Para fins de análise restamos apenas adotar alguns
pressupostos – que ainda frágeis – podem nos ajudar a compreender de forma crítica:
quais são as consequências advindas desta eleição sobre a condição de
sustentabilidade da democracia no Brasil para qualquer um dos candidatos que
lograrem êxito nessas eleições de 2018.
Parecemos razoável admitir que para ambos os
vitoriosos, as Instituições Públicas – entendido como os Poderes da República e
suas organizações das mais variadas Esferas de Governo – têm a possibilidade
real e a alta probabilidade de serem testadas à exaustão, onde o equilíbrio
entre os Poderes na preservação do Estado Democrático de Direito, surge como
instrumento para manutenção da Democracia.
Esse pressuposto está alicerçado na peculiaridade de
atestarmos a fraqueza, ou pelo menos a não observância, dos elementos que
caracterizam a disponibilidade em ambas as candidaturas de construir e conduzir
de maneira hábil um Projeto de Nação, que é necessário, para a construção de
consensos estratégicos, fugindo, portanto, da tentadora personificação do poder,
em qualquer que seja o resultado do segundo turno, que é disputado por duas figuras
políticas centrais dessas duas campanhas que pleiteiam o comando da Presidência
da República, os líderes do PSL e do PT.
Alguns elementos favoráveis apontam para que nossas Instituições
saiam incólumes a esse teste de fogo, esses elementos surgem como recursos
estratégicos disponíveis à sociedade e podem, e se necessário, servirão de
mecanismos de controle que a sociedade fragmentada e dividida tem à disposição:
A guerra da informação.
É de bom alvitre considerar, que qualquer que seja a
agremiação política vitoriosa – seja ela representada pela extrema esquerda, ou
ainda, pela extrema direita – nossos símios-maquiavelianos estão igualmente
submetidos a informação e a contra informação (Fake News) produzidas em larga escala.
Por força da imposição de um arremedo de projeto
político de nação, legitimado pela eleição, projeto esse, que deverá direcionar
as macropolíticas públicas, e por consequência, traduzir-se em ações políticas
de atendimento das demandas e necessidades da população, os reflexos dessas
políticas estarão inevitável e irreversivelmente submetidos às checagens
implacáveis dos eleitores portadores de smartphones,
e seus respectivos aplicativos.
Nossas Instituições terão o desafio de suportar as
pressões por políticas que busquem a hegemonia e a ultra estabilidade da
ideologia vitoriosa, e assegurar ao mesmo tempo o equilíbrio democrático, isso
no limite entre o equilíbrio político, macroeconômico e do atendimento as
demandas e necessidades do cidadão brasileiro, seja ele quem for e onde este estiver.
Um caminho parece-me inevitável e irreversível: a
guerra da informação tende a promover um movimento que pressiona nossas
instituições a saírem da condição de instituições analógicas moldadas ainda nos
processos burocráticos, em direção a um governo on line, digital e móvel.
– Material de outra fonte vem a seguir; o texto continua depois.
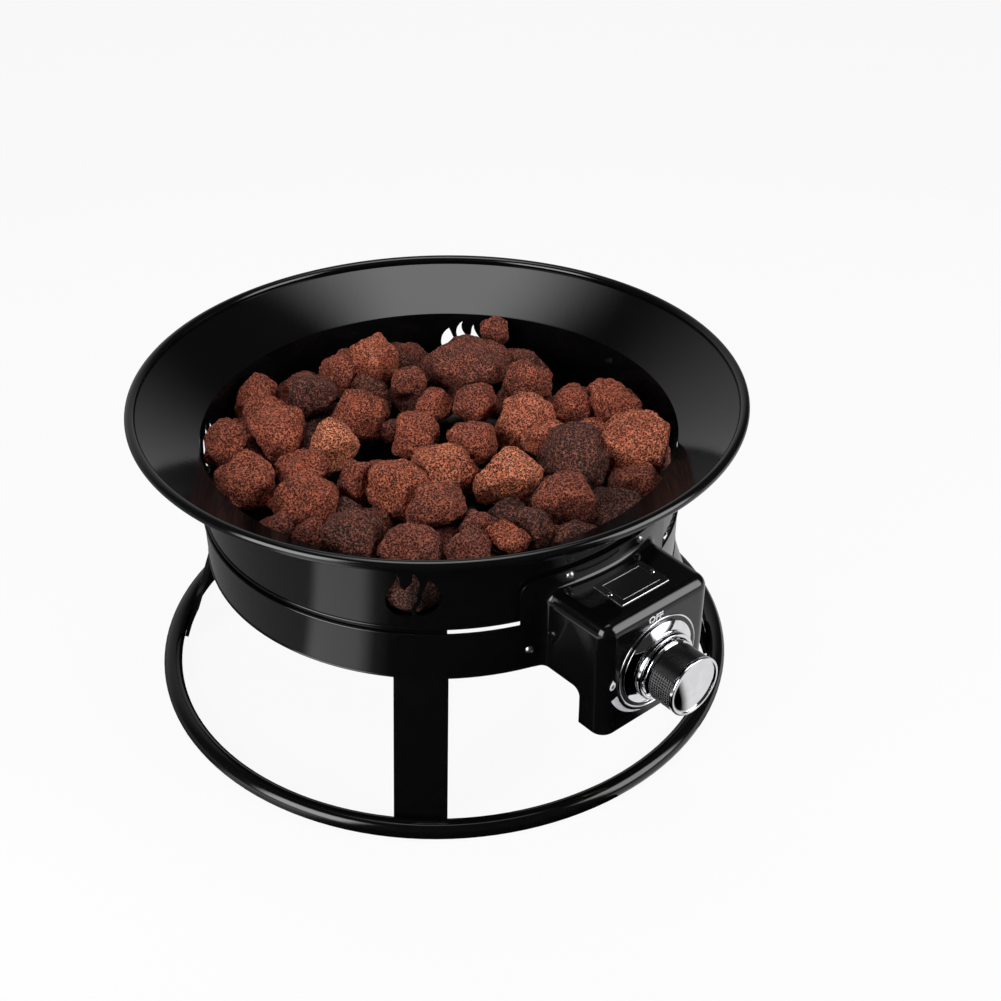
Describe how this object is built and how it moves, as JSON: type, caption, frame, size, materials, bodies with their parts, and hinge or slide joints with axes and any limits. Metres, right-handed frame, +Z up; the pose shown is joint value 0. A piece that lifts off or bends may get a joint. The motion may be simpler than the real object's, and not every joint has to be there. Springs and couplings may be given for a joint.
{
  "type": "tabletop gas fire pit",
  "caption": "Round tabletop gas fire pit: flared bowl of lava rock on a ring stand with legs, flame cut-outs, and a front valve housing with a push-and-turn knob.",
  "frame": {"origin": "the middle of the footprint's box, at the level of the table; the bowl's axis stands 22.4 mm behind it, at x = 0, y = +0.0224", "axes": "+Z up, the control housing and its knob face -Y, +X to the right of someone who faces the part's back from the front, so to the right hand in a view along +Y"},
  "size_m": [0.4863, 0.5312, 0.2553],
  "materials": {
    "black_enamel": "gloss black enamel",
    "plain_steel": "plain steel",
    "valve_brass": "machined brass",
    "bright_chrome": "polished chrome plate",
    "black_plastic": "satin black, finely knurled",
    "printed_marks": "printed light grey",
    "dark_lava": "porous dark red-brown lava rock",
    "red_lava": "porous red-brown lava rock"
  },
  "bodies": {
    "stand_and_bowl": {"base_ring": "black_enamel", "leg_1": "black_enamel", "leg_2": "black_enamel", "leg_3": "black_enamel", "leg_4": "black_enamel", "stand_band": "black_enamel", "joining_band": "black_enamel", "bowl_drum": "black_enamel", "flared_rim": "black_enamel", "bowl_floor": "black_enamel", "burner_ring": "plain_steel", "burner_spokes": "plain_steel", "burner_hub": "plain_steel", "burner_feet": "plain_steel", "mixing_tube": "plain_steel", "gas_orifice": "valve_brass", "valve_body": "valve_brass", "valve_nut": "plain_steel", "gas_inlet": "valve_brass", "valve_spring": "plain_steel", "control_housing": "black_enamel", "housing_screws": "plain_steel", "housing_nuts": "plain_steel", "nameplate": "black_enamel", "nameplate_rivets": "bright_chrome", "dial_ring": "black_enamel", "dial_markings": "printed_marks", "knob_bezel": "bright_chrome", "rocks_lower_outer": "dark_lava", "rocks_lower_inner": "dark_lava", "rocks_back": "red_lava", "rocks_left": "red_lava", "rocks_front": "red_lava", "rocks_middle": "dark_lava", "rocks_right": "red_lava"},
    "plunger": {"spring_cup": "plain_steel"},
    "knob": {"valve_stem": "valve_brass", "knob_collar": "bright_chrome", "knob_grip": "black_plastic", "knob_cap": "bright_chrome"},
    "shutter": {"air_shutter": "plain_steel"}
  },
  "joints": [
    {"name": "knob_push", "type": "slide", "parent": "stand_and_bowl", "child": "plunger", "axis": [0, 1, 0], "range_m": [0, 0.003], "stiffness_N_per_m": 2000, "springref_m": -0.002, "deforming": ["valve_spring"]},
    {"name": "knob_turn", "type": "hinge", "parent": "plunger", "child": "knob", "pos_m": [0, -0.2376, 0.1325], "axis": [0, -1, 0], "range_deg": [0, 170]},
    {"name": "air_shutter_turn", "type": "hinge", "parent": "stand_and_bowl", "child": "shutter", "pos_m": [0, -0.1776, 0.1325], "axis": [0, 1, 0], "range_deg": [-40, 40]}
  ]
}
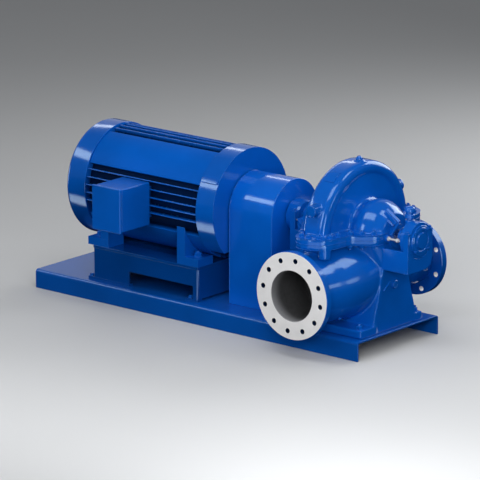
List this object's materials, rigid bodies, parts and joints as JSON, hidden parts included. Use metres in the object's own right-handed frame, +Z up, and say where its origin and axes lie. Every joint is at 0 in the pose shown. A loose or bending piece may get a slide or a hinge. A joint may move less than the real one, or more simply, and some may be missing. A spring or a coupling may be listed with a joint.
{
  "type": "split case pump set",
  "caption": "Horizontal split case pump driven by a finned electric motor through a guarded coupling, all on a long bent-plate baseplate.",
  "frame": {"origin": "middle of the object's outline on the floor", "axes": "+X along the shaft from the motor to the pump, -Y out of the large suction flange, +Z up"},
  "size_m": [1.9752, 0.888, 0.8143],
  "materials": {
    "base_paint": "gloss blue enamel on bent and welded plate",
    "motor_paint": "gloss blue enamel on a ribbed casting",
    "guard_paint": "gloss blue enamel on sheet metal",
    "pump_paint": "gloss blue enamel on a sand casting",
    "flange_paint": "gloss blue enamel, with a bare machined joint face",
    "steel": "turned steel"
  },
  "bodies": {
    "root": {"base_plate": "base_paint", "bearing_breather": "pump_paint", "casing_drain_plug": "pump_paint", "casing_nameplate": "steel", "casing_top_plug": "pump_paint", "coupling_guard_hood": "guard_paint", "coupling_guard_motor_plate": "guard_paint", "coupling_guard_pump_plate": "guard_paint", "discharge_flange": "flange_paint", "inboard_bearing_housing": "pump_paint", "inboard_gland": "pump_paint", "lower_casing": "pump_paint", "motor_drive_end_shield": "motor_paint", "motor_fan_cover": "motor_paint", "motor_foot_front_drive_end": "motor_paint", "motor_foot_front_fan_end": "motor_paint", "motor_foot_rear_drive_end": "motor_paint", "motor_foot_rear_fan_end": "motor_paint", "motor_frame": "motor_paint", "motor_shield_lug": "motor_paint", "motor_terminal_box": "motor_paint", "outboard_bearing_cover": "pump_paint", "outboard_bearing_housing": "pump_paint", "outboard_gland": "pump_paint", "pump_shaft_inboard": "steel", "pump_shaft_outboard": "steel", "riser_end_plate_fan_side": "base_paint", "riser_end_plate_pump_side": "base_paint", "riser_front_rail": "base_paint", "riser_rear_rail": "base_paint", "riser_top_plate": "base_paint", "suction_flange": "flange_paint", "upper_casing": "pump_paint"}
  },
  "joints": []
}
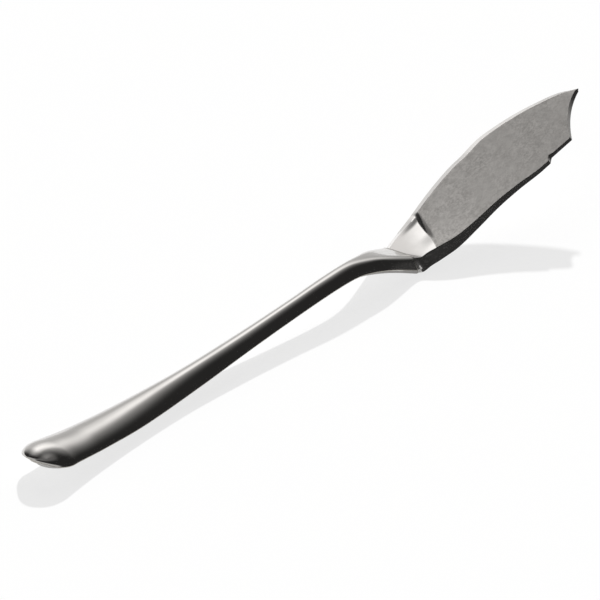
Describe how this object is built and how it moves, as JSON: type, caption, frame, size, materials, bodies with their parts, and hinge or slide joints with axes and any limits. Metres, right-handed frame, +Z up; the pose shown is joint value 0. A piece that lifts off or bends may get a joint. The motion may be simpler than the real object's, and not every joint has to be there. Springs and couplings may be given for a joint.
{
  "type": "fish knife",
  "caption": "Fish knife with a broad, blunt-backed blade, a notched spine and slanted tip, and a slim hollow handle that swells at its upturned end.",
  "frame": {"origin": "centre of the box in plan, at the level of the surface that the knife rests on", "axes": "+X along the knife towards the tip of the blade, +Y towards the cutting edge, +Z up from the surface that the knife rests on"},
  "size_m": [0.2052, 0.0223, 0.0241],
  "materials": {
    "satin_steel": "satin blade face, polished heel",
    "polished_steel": "mirror polish",
    "cement": "cast, matt",
    "braze": "ground flush"
  },
  "bodies": {
    "root": {"blade": "satin_steel", "handle_upper_shell": "polished_steel", "handle_lower_shell": "polished_steel", "handle_filler": "cement", "seam_braze": "braze", "neck_braze": "braze"}
  },
  "joints": []
}
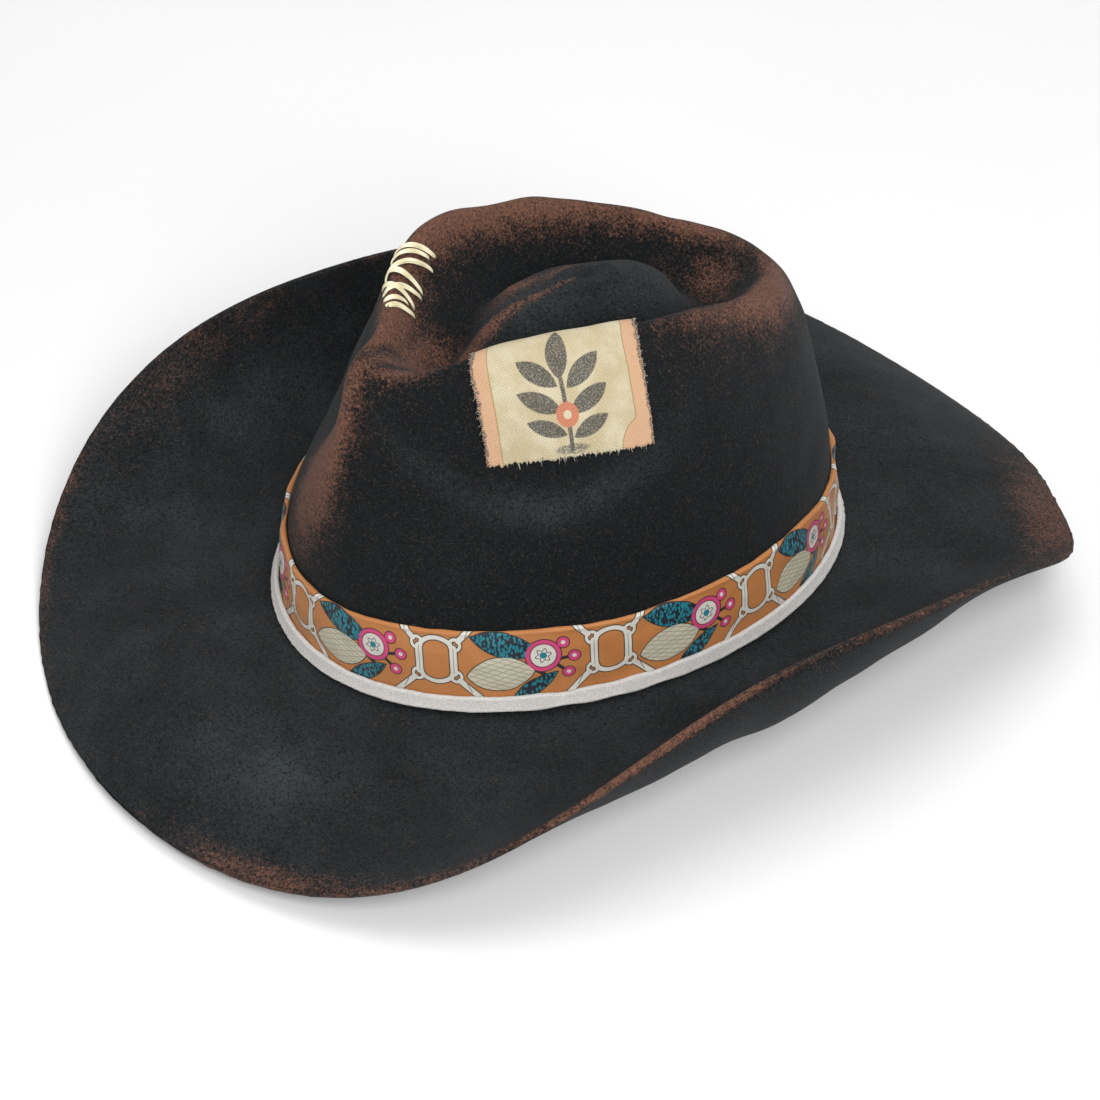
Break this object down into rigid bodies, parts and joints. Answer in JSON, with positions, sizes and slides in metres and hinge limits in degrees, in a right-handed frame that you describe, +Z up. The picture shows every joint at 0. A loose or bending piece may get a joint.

Onde a resposta ao atendimento das
demandas e necessidades da sociedade deve atender aos rigores da rapidez com
que a internet doutrina nossos leitores on
line, digitais e móveis.
Nessa perspectiva, a atual marcha da insensatez, que
produziu a guerra dos símios-maquiavelianos, tem no fundo no fundo, um
propósito nobre: fortalecer nossas instituições públicas em bases democráticas.
[i]
TUCHMAN, Bárbara. A Marcha da Insensatez. Rio de Janeiro. José Olimpio. 1986
[ii]
MATUS, Carlos. Estratégias Políticas: Chimpanzé, Maquiavel e Gandhi. São Paulo.